Beautiful Torah Scrolls, old and new

Street murals depicting the 1929 massacre of 67 Jews in Hebron

This used to be the wholesale vegetable market, which the settlers converted into living quarters. The Israeli government forced them out, and Noam was upset about that

Though we did not get to ride it, this decorated cart is perhaps used to provide transportation to tourists?

Hebrom museum memorializing the 1929 massacre of Jews, with a section dedicated to Hajj Amin el Hussaini, Grand Mufti of Jerusalem

Scenes from daily lives of the Hebron Jewish community before the 1929 massacre

Pictures of the 67 Jews who were killed in the massacre

David Wilder, the community PR person and spokesman and our guide at the museum

Sign demanding the return of land stolen by Arabs from the Jews after 1929

David Wilder is the PR person for the Hebron settler community. He moved to Hebron from the United States. He has a quietly  intense manner and blazing eyes. He carries a gun.

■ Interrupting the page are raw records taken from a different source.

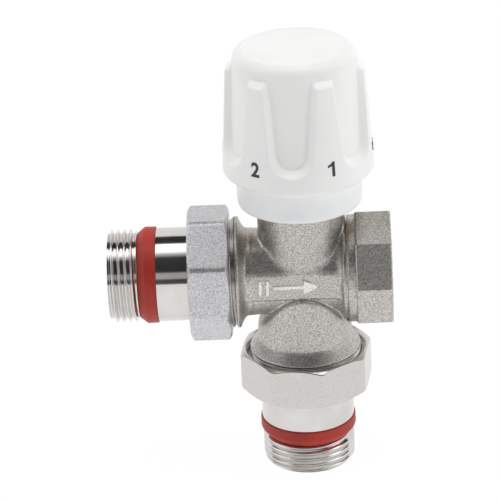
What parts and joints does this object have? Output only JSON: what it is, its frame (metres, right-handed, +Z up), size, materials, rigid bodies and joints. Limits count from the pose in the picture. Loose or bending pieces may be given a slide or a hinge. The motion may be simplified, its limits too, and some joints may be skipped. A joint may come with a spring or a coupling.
{
  "type": "thermostatic radiator valve",
  "caption": "Thermostatic radiator valve: forged body with union tailpieces and a side port with internal thread, and a ribbed handwheel head over a thermostatic element.",
  "frame": {"origin": "centre of the lower tailpiece's open end face, on the spindle axis", "axes": "+Z up the spindle towards the head, +X along the port axis towards the internally threaded port, -X towards the side union, the flow arrow and the dial's reading side face -Y"},
  "size_m": [0.0803, 0.0428, 0.127],
  "materials": {
    "blasted_nickel": "nickel-plated forged brass, shot-blasted before plating",
    "satin_nickel": "nickel-plated brass, satin",
    "bright_chrome": "turned brass, bright plated",
    "plain_brass": "turned brass",
    "stainless": "turned stainless steel",
    "spring_steel": "spring steel wire",
    "white_head": "moulded ABS, fine satin",
    "white_collar": "moulded ABS, satin",
    "inner_plastic": "moulded acetal",
    "capsule_metal": "drawn aluminium can, filled",
    "red_silicone": "moulded silicone",
    "black_rubber": "moulded EPDM"
  },
  "bodies": {
    "lower_tail": {"lower_tail": "bright_chrome", "lower_sealing_ring": "red_silicone", "lower_tail_o_ring": "black_rubber"},
    "lower_nut": {"lower_union_nut": "satin_nickel"},
    "valve": {"valve_body": "blasted_nickel", "bonnet": "plain_brass", "bonnet_o_ring": "black_rubber", "gland_nut": "plain_brass", "gland_o_rings": "black_rubber", "spring_retainer": "plain_brass", "return_spring": "spring_steel", "head_collar": "white_collar", "coupling_ring": "plain_brass"},
    "handwheel": {"handwheel": "white_head"},
    "sensor_carriage": {"sensor_holder": "inner_plastic", "sensor_capsule": "capsule_metal", "sensor_clip": "stainless", "overtravel_spring": "spring_steel"},
    "spindle": {"sensor_piston": "stainless", "spindle": "stainless", "spring_stop": "stainless", "valve_disc": "plain_brass", "seat_washer": "black_rubber", "disc_screw": "stainless"},
    "left_tail": {"left_tail": "bright_chrome", "left_sealing_ring": "red_silicone", "left_tail_o_ring": "black_rubber"},
    "left_nut": {"left_union_nut": "satin_nickel"}
  },
  "joints": [
    {"name": "lower_nut_turn", "type": "hinge", "parent": "lower_tail", "child": "lower_nut", "pos_m": [0, 0, 0.03], "axis": [0, 0, -1], "range_deg": [0, 1622]},
    {"name": "valve_lift", "type": "slide", "parent": "lower_tail", "child": "valve", "axis": [0, 0, 1], "range_m": [0, 0.00675]},
    {"name": "handwheel_turn", "type": "hinge", "parent": "valve", "child": "handwheel", "pos_m": [0, 0, 0.1], "axis": [0, 0, 1], "range_deg": [-90.5, 210.5]},
    {"name": "sensor_lift", "type": "slide", "parent": "valve", "child": "sensor_carriage", "axis": [0, 0, 1], "range_m": [-0.0006, 0.0014]},
    {"name": "piston_stroke", "type": "slide", "parent": "sensor_carriage", "child": "spindle", "axis": [0, 0, -1], "range_m": [0, 0.0008], "stiffness_N_per_m": 1500, "springref_m": -0.004, "deforming": ["return_spring"]},
    {"name": "left_tail_slide", "type": "slide", "parent": "valve", "child": "left_tail", "axis": [-1, 0, 0], "range_m": [0, 0.00675]},
    {"name": "left_nut_turn", "type": "hinge", "parent": "left_tail", "child": "left_nut", "pos_m": [-0.027, 0, 0.0592], "axis": [-1, 0, 0], "range_deg": [0, 1622]}
  ],
  "couplings": [
    {"joint": "lower_nut_turn", "follows": "valve_lift", "rad_per_m": 4188.8},
    {"joint": "left_nut_turn", "follows": "left_tail_slide", "rad_per_m": 4188.8},
    {"joint": "handwheel_turn", "follows": "sensor_lift", "rad_per_m": 2618}
  ]
}
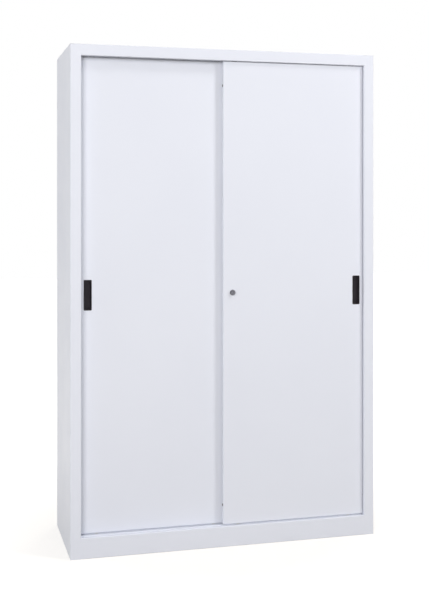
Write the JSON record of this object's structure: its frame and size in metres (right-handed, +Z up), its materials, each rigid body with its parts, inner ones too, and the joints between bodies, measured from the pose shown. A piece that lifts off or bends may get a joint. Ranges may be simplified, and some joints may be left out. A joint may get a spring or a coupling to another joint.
{
  "type": "sliding door cabinet",
  "caption": "Tall steel cupboard with sliding doors in a folded front frame, recessed black handles, a push lock and adjustable shelves on slotted uprights.",
  "frame": {"origin": "on the floor, under the middle of the cabinet's footprint", "axes": "+X to the right seen from the front, +Y from the front to the back, +Z up"},
  "size_m": [1.2, 0.45, 1.9],
  "materials": {
    "powder_coat": "satin white powder coat with a faint cool tint",
    "zinc_steel": "bright zinc plate",
    "black_plastic": "satin, near black",
    "nylon": "natural white nylon",
    "rubber": "matt grey",
    "lock_metal": "dark satin nickel plate"
  },
  "bodies": {
    "cabinet": {"side_panel_left": "powder_coat", "side_panel_right": "powder_coat", "top_panel": "powder_coat", "plinth": "powder_coat", "back_panel": "powder_coat", "floor_panel": "powder_coat", "top_track": "powder_coat", "track_stop": "rubber", "upright_front_left": "powder_coat", "upright_rear_left": "powder_coat", "upright_front_right": "powder_coat", "upright_rear_right": "powder_coat", "shelf_1": "powder_coat", "shelf_2": "powder_coat", "shelf_3": "powder_coat", "shelf_4": "powder_coat", "clip_1_front_left": "zinc_steel", "clip_1_rear_left": "zinc_steel", "clip_1_front_right": "zinc_steel", "clip_1_rear_right": "zinc_steel", "clip_2_front_left": "zinc_steel", "clip_2_rear_left": "zinc_steel", "clip_2_front_right": "zinc_steel", "clip_2_rear_right": "zinc_steel", "clip_3_front_left": "zinc_steel", "clip_3_rear_left": "zinc_steel", "clip_3_front_right": "zinc_steel", "clip_3_rear_right": "zinc_steel", "clip_4_front_left": "zinc_steel", "clip_4_rear_left": "zinc_steel", "clip_4_front_right": "zinc_steel", "clip_4_rear_right": "zinc_steel"},
    "left_door": {"left_door_panel": "powder_coat", "left_door_stiffener": "powder_coat", "left_door_handle": "black_plastic", "left_wheel_bracket_1": "zinc_steel", "left_wheel_bracket_2": "zinc_steel", "left_guide_1": "black_plastic", "left_guide_2": "black_plastic", "left_outer_buffer_lower": "rubber", "left_outer_buffer_upper": "rubber", "lock_strike": "zinc_steel"},
    "right_door": {"right_door_panel": "powder_coat", "right_door_stiffener": "powder_coat", "right_door_handle": "black_plastic", "right_wheel_bracket_1": "zinc_steel", "right_wheel_bracket_2": "zinc_steel", "right_guide_1": "black_plastic", "right_guide_2": "black_plastic", "right_outer_buffer_lower": "rubber", "right_outer_buffer_upper": "rubber", "right_inner_buffer_lower": "rubber", "right_inner_buffer_upper": "rubber", "lock_body": "lock_metal"},
    "left_wheel_a": {"left_wheel_1": "nylon"},
    "left_wheel_b": {"left_wheel_2": "nylon"},
    "right_wheel_a": {"right_wheel_1": "nylon"},
    "right_wheel_b": {"right_wheel_2": "nylon"},
    "lock_barrel": {"lock_barrel": "lock_metal"},
    "lock_plug": {"lock_plug": "lock_metal"}
  },
  "joints": [
    {"name": "left_door_slide", "type": "slide", "parent": "cabinet", "child": "left_door", "axis": [1, 0, 0], "range_m": [0, 0.493]},
    {"name": "right_door_slide", "type": "slide", "parent": "cabinet", "child": "right_door", "axis": [1, 0, 0], "range_m": [-0.544, 0]},
    {"name": "left_wheel_1_roll", "type": "hinge", "parent": "left_door", "child": "left_wheel_a", "pos_m": [-0.498, -0.1785, 0.0908], "axis": [0, 1, 0], "range_deg": [0, 2575]},
    {"name": "left_wheel_2_roll", "type": "hinge", "parent": "left_door", "child": "left_wheel_b", "pos_m": [-0.046, -0.1785, 0.0908], "axis": [0, 1, 0], "range_deg": [0, 2575]},
    {"name": "right_wheel_1_roll", "type": "hinge", "parent": "right_door", "child": "right_wheel_a", "pos_m": [0.046, -0.2025, 0.0908], "axis": [0, 1, 0], "range_deg": [-2840, 0]},
    {"name": "right_wheel_2_roll", "type": "hinge", "parent": "right_door", "child": "right_wheel_b", "pos_m": [0.498, -0.2025, 0.0908], "axis": [0, 1, 0], "range_deg": [-2840, 0]},
    {"name": "lock_push", "type": "slide", "parent": "right_door", "child": "lock_barrel", "axis": [0, 1, 0], "range_m": [0, 0.0056]},
    {"name": "lock_plug_turn", "type": "hinge", "parent": "lock_barrel", "child": "lock_plug", "pos_m": [0.023, -0.216, 0.9695], "axis": [0, 1, 0], "range_deg": [0, 90]}
  ],
  "couplings": [
    {"joint": "left_wheel_1_roll", "follows": "left_door_slide", "rad_per_m": 90.909},
    {"joint": "left_wheel_2_roll", "follows": "left_door_slide", "rad_per_m": 90.909},
    {"joint": "right_wheel_1_roll", "follows": "right_door_slide", "rad_per_m": 90.909},
    {"joint": "right_wheel_2_roll", "follows": "right_door_slide", "rad_per_m": 90.909}
  ]
}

David guides through the beautiful museum memorializing the 1929 massacre. Scenes of Jewish daily life before the massacre transition to images of destruction. David reiterates that Jews have lived in Hebron in “an unbroken chain” for thousands of years and the present settlers are just carrying on the work of their predecessors who were driven out.

I raise my hand to ask a question:

“David, you feel very strongly about the rights of Jews to return to Hebron and reclaim the land that was taken away from them. What is your position on the right of return for the 700,000 Palestinians who were driven out in 1948 and prevented from returning to their homes and their land?”

David regards me with his blazing, intense eyes and declares,

” Those people left of their own accord, in a war. If they decide to leave, that’s their problem, it’s not my problem.